AIM: Every line in the listing below from the one with "Keep writing the" through the one with "# Materials" is to be reproduced exactly, both ends included; leave out the rest.
— Start of TASK INPUT —
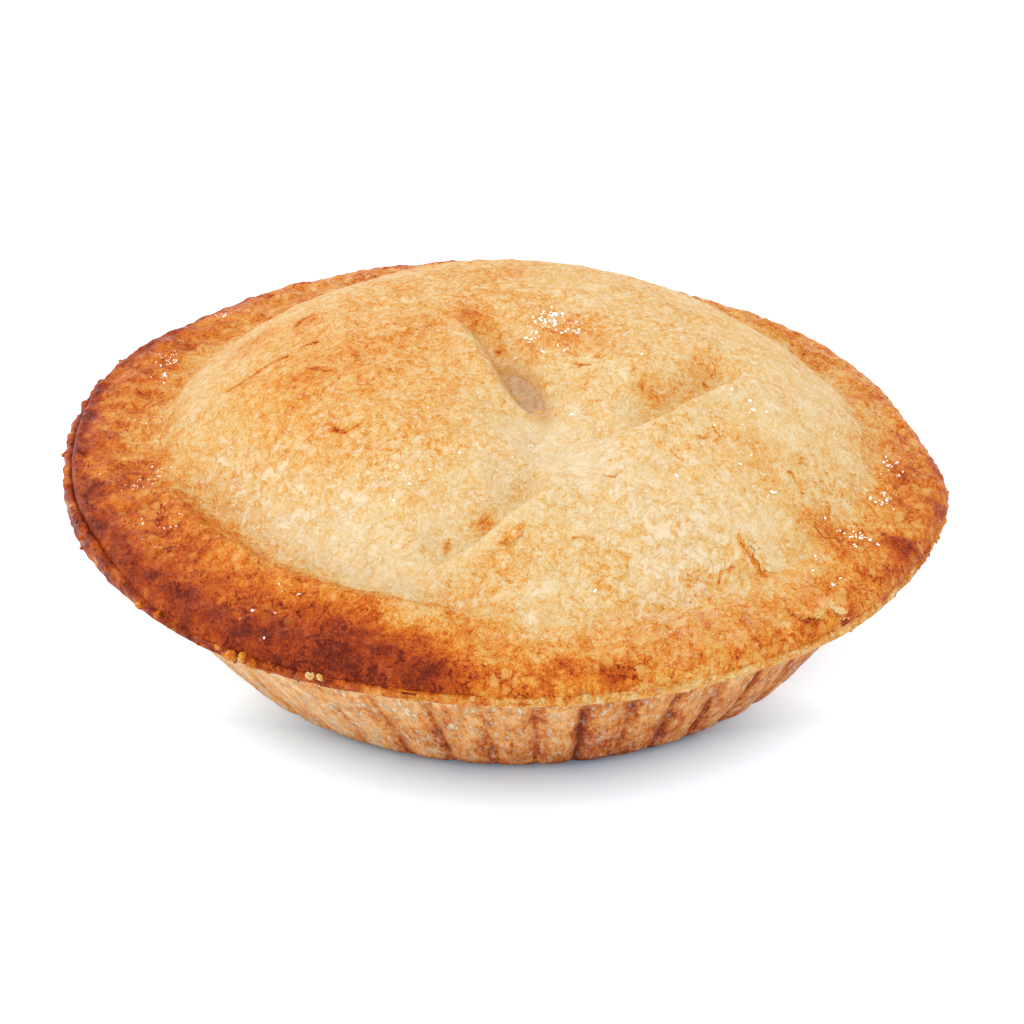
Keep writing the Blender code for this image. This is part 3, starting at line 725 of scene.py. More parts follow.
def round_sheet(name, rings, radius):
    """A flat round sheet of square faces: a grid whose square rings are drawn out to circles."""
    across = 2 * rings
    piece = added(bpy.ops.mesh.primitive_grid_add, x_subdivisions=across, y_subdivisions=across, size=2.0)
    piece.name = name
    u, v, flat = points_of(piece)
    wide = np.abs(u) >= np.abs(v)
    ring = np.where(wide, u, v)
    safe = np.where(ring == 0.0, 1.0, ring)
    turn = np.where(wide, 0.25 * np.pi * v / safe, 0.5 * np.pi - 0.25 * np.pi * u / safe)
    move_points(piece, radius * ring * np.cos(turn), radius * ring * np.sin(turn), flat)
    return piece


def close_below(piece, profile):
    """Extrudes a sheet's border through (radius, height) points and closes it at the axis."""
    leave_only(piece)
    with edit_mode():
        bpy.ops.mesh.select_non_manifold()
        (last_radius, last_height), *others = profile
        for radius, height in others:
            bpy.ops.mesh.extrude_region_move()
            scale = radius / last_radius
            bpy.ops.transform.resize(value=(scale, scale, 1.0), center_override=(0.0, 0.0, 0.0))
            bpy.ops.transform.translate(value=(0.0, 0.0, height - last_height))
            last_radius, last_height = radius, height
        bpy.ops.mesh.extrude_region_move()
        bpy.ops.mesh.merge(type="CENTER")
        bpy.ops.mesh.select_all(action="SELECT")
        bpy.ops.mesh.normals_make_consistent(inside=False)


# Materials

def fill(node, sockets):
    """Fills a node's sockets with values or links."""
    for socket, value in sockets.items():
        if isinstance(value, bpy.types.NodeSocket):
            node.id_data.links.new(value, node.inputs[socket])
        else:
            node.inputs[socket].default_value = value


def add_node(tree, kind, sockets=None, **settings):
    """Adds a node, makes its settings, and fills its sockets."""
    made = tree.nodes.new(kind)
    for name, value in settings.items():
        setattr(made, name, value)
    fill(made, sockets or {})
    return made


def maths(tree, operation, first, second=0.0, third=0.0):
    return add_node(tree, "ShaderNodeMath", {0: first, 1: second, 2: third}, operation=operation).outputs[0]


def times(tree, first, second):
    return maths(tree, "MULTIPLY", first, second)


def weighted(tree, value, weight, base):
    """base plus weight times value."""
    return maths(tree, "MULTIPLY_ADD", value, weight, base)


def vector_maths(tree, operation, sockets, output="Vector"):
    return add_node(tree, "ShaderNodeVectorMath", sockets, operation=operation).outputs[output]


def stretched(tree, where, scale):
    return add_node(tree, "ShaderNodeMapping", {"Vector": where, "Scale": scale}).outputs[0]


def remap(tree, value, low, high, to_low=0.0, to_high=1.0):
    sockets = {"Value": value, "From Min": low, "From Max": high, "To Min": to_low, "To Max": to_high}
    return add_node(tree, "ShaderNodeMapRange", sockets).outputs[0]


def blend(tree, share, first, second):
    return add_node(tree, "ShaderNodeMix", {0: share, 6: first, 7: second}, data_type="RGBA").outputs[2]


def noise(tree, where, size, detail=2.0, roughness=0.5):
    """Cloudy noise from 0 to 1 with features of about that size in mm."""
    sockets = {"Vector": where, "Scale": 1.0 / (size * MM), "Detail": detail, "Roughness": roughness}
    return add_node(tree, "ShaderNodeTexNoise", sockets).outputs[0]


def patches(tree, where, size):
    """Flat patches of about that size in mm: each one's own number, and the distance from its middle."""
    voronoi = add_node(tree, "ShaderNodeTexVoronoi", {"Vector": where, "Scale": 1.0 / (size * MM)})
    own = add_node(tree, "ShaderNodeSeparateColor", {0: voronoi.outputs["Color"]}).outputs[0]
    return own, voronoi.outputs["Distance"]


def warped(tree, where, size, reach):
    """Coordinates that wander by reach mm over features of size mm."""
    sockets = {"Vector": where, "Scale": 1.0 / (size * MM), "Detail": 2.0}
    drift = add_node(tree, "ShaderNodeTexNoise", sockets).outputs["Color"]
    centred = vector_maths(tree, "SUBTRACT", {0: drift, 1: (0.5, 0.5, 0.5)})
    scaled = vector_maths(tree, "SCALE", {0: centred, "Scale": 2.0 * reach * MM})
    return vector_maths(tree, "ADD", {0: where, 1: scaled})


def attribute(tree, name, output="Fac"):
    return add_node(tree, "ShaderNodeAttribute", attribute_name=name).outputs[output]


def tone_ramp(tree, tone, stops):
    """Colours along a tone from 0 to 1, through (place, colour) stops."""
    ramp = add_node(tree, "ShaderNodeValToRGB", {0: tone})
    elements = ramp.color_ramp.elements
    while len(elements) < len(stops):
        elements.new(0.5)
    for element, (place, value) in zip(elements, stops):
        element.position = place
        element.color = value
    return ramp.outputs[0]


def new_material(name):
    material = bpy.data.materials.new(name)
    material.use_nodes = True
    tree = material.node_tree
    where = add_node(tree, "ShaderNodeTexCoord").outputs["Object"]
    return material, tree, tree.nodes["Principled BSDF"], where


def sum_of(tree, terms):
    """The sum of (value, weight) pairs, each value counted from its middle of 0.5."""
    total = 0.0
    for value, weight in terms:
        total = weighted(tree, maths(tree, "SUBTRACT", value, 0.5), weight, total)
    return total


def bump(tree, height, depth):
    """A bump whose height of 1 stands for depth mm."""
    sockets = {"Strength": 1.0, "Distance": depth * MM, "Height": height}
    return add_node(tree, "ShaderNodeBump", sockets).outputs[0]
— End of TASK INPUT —
— Start of TASK INPUT —
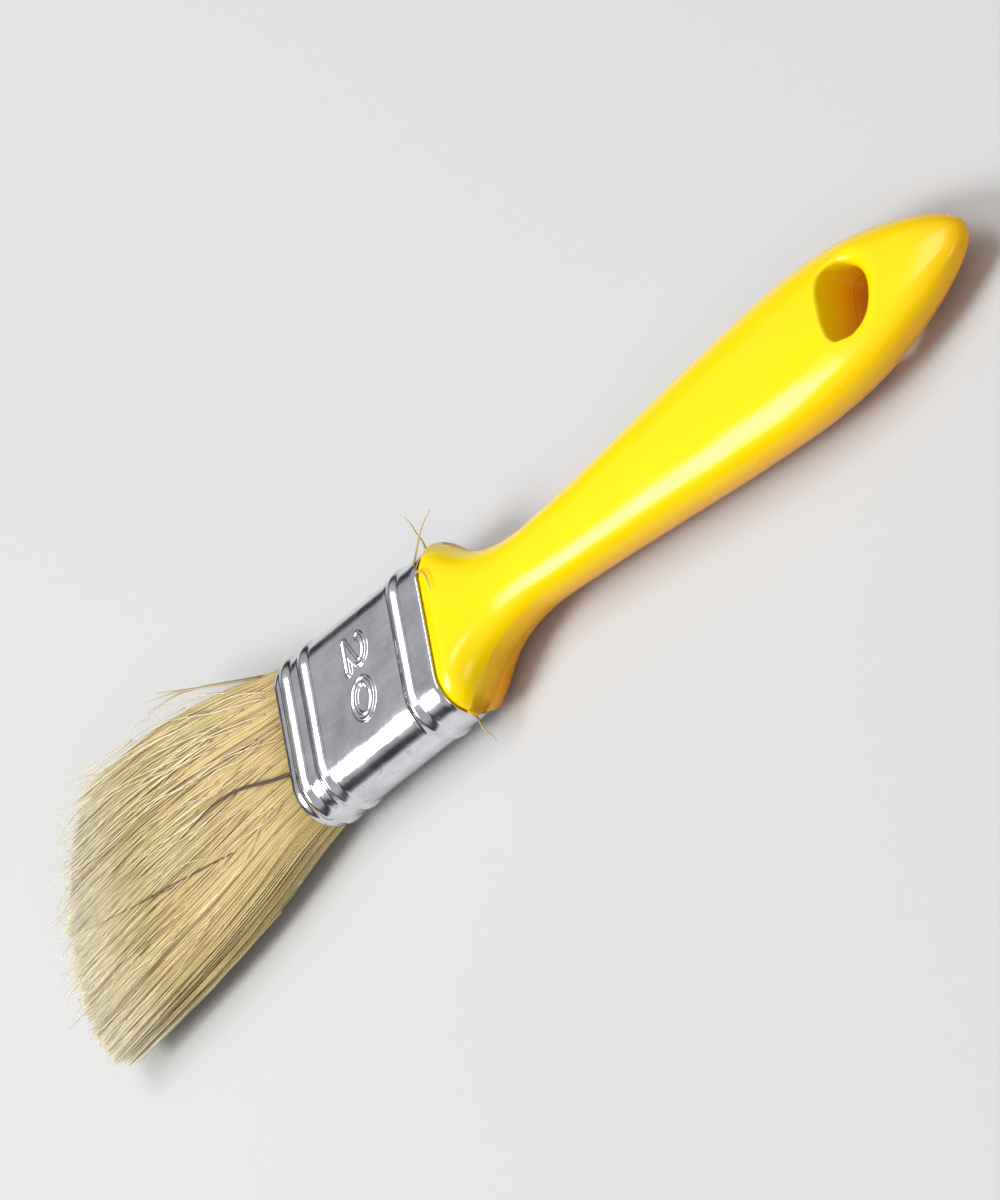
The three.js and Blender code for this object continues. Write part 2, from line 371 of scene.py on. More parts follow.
— End of TASK INPUT —
— Start of TASK INPUT —
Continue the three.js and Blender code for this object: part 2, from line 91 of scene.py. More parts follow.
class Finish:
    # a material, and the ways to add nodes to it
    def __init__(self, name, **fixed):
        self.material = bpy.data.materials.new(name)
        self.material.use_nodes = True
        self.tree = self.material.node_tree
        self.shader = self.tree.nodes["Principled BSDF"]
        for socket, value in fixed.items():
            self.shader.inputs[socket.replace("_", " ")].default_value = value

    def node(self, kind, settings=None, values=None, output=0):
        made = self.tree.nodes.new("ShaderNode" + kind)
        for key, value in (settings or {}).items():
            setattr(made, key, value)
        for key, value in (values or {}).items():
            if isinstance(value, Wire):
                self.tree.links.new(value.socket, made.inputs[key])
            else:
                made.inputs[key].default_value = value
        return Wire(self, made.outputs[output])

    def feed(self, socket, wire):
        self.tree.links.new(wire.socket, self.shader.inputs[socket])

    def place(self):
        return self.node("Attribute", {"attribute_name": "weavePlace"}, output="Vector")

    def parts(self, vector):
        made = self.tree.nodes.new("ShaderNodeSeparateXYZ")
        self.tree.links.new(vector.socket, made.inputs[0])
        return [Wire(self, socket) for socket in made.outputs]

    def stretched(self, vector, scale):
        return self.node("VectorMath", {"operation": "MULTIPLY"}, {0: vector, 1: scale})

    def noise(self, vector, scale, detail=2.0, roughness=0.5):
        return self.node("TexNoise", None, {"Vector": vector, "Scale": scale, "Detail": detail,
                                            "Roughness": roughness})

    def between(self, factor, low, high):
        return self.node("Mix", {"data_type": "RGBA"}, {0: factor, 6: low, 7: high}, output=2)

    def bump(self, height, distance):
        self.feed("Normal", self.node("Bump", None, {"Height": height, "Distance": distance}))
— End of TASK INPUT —
WRITTEN RESPONSE:
Keep writing the Blender code for this image. This is part 3, starting at line 725 of scene.py. More parts follow.
def round_sheet(name, rings, radius):
    """A flat round sheet of square faces: a grid whose square rings are drawn out to circles."""
    across = 2 * rings
    piece = added(bpy.ops.mesh.primitive_grid_add, x_subdivisions=across, y_subdivisions=across, size=2.0)
    piece.name = name
    u, v, flat = points_of(piece)
    wide = np.abs(u) >= np.abs(v)
    ring = np.where(wide, u, v)
    safe = np.where(ring == 0.0, 1.0, ring)
    turn = np.where(wide, 0.25 * np.pi * v / safe, 0.5 * np.pi - 0.25 * np.pi * u / safe)
    move_points(piece, radius * ring * np.cos(turn), radius * ring * np.sin(turn), flat)
    return piece


def close_below(piece, profile):
    """Extrudes a sheet's border through (radius, height) points and closes it at the axis."""
    leave_only(piece)
    with edit_mode():
        bpy.ops.mesh.select_non_manifold()
        (last_radius, last_height), *others = profile
        for radius, height in others:
            bpy.ops.mesh.extrude_region_move()
            scale = radius / last_radius
            bpy.ops.transform.resize(value=(scale, scale, 1.0), center_override=(0.0, 0.0, 0.0))
            bpy.ops.transform.translate(value=(0.0, 0.0, height - last_height))
            last_radius, last_height = radius, height
        bpy.ops.mesh.extrude_region_move()
        bpy.ops.mesh.merge(type="CENTER")
        bpy.ops.mesh.select_all(action="SELECT")
        bpy.ops.mesh.normals_make_consistent(inside=False)


# Materials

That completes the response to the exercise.